We use TOP5 for the following cities:
* Warsaw
* Cracow
* Wrocław
* Gdańsk (also called 3city with Gdynia and Sopot)
* Katowice, anyone who had been there could notice that it seamlessy transitions to neighbouring cities like Chorzów. If they merged formally they would eclipse Warsaw.
I can tell about Ukraine — there are some cities with pop over 1m people, and they naturally became regional centres of economy, culture and education.
First and foremost the Cap, boss-city of Kyiv — centre of media, politics, economy, historical centre of the state. Before 2022 pop around 5m with the environs, in itself some 3m.
Then Kharkiv — 1,5m, centre of education and economy in the East.

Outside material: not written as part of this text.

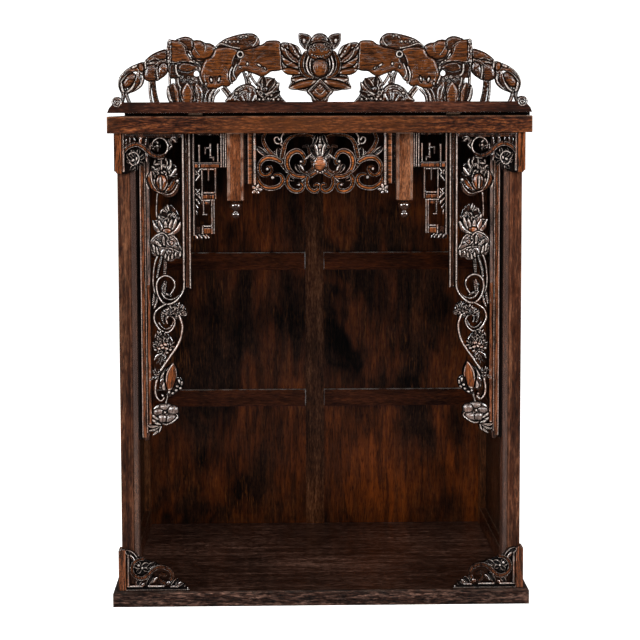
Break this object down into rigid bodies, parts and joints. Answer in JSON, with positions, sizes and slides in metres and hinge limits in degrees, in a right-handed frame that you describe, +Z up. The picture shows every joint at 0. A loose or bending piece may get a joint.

Dnipro ~ 1m, lots of businesses, economy, crossroad in the centre of Ukraine.
Odesa ~ 1m, biggest port, lots of unique culture, very mixed history and population. Pearl of the South.
Lviv ~ 1m, historical centre of Western Ukraine, beautiful architecture, strong educational hub, traditionalist and preserving Ukrainian culture.
Lost in 2014 and now a plundered shadow of its past — Donetsk, ~ 1m in 2014, used to be a mining hub of working people with a big share of Ukraine’s economy.
I would say, that in Poland we have 7 big cities;
1. Warsaw (Metropolitan area: 3 mln City proper: 1,8 mln). Our capital and financial center. Warsaw Stock Exchange is the biggest stock exchange in the entire central Europe. It also has one of the most prestigious universities in the country (University of Warsaw, the Warsaw University of Technology).
2. Katowice / Silesia (Metropolitan area: 2,5 mln City proper: 0,3 mln). A metropolitan area consisting of 41 cities, usually medium-sized, located close to each other. For years, the mainstay of its economy was coal mines, which are now declining and the region is depopulating.
3. Kraków (Metropolitan area: 1,5 mln City proper: 0,8 mln) Our old capital. The most frequently visited city in the country by tourists and home to one of the most important universities (Jagiellonian University).
4. Trójmiasto / Tricity (Metropolitan area: 1 mln, Gdańsk: 0,5 mln, Gdynia: 2,5, Sopot: 0,03) Sopot connects the other two cities. The center of the shipbuilding industry, it is home to two of the country’s three main ports. The third is in Szczecin.
5. Wrocław (Metropolitan area: 1 mln City proper: 0,7 mln) The second-wealthiest of the large cities in Poland after Warsaw. The Hi-Tec industry is developing rapidly here
6. Łódź (Metropolitan area: 1 mln City proper: 0,65 mln) The city developed rapidly in the 19th century, thanks to the textile industry, which collapsed after the fall of communism. It went from being the second largest city proper in Poland to the fourth. But the city is beginning to regenerate and develop anew, for example as a transport center.
7. Poznań (Metropolitan area: 1 mln City proper: 0,55 mln). It’s an important cultural and business center. Home to some of the Polish buggers companies (Allegro, or Żabka)
There are also cities that others might argue are also large cities, such as Lublin, Szczecin, and Bydgoszcz. However, their metropolitan areas don’t exceed 1 million inhabitants, and I have the impression that they don’t have the same influence on the rest of the country as these seven.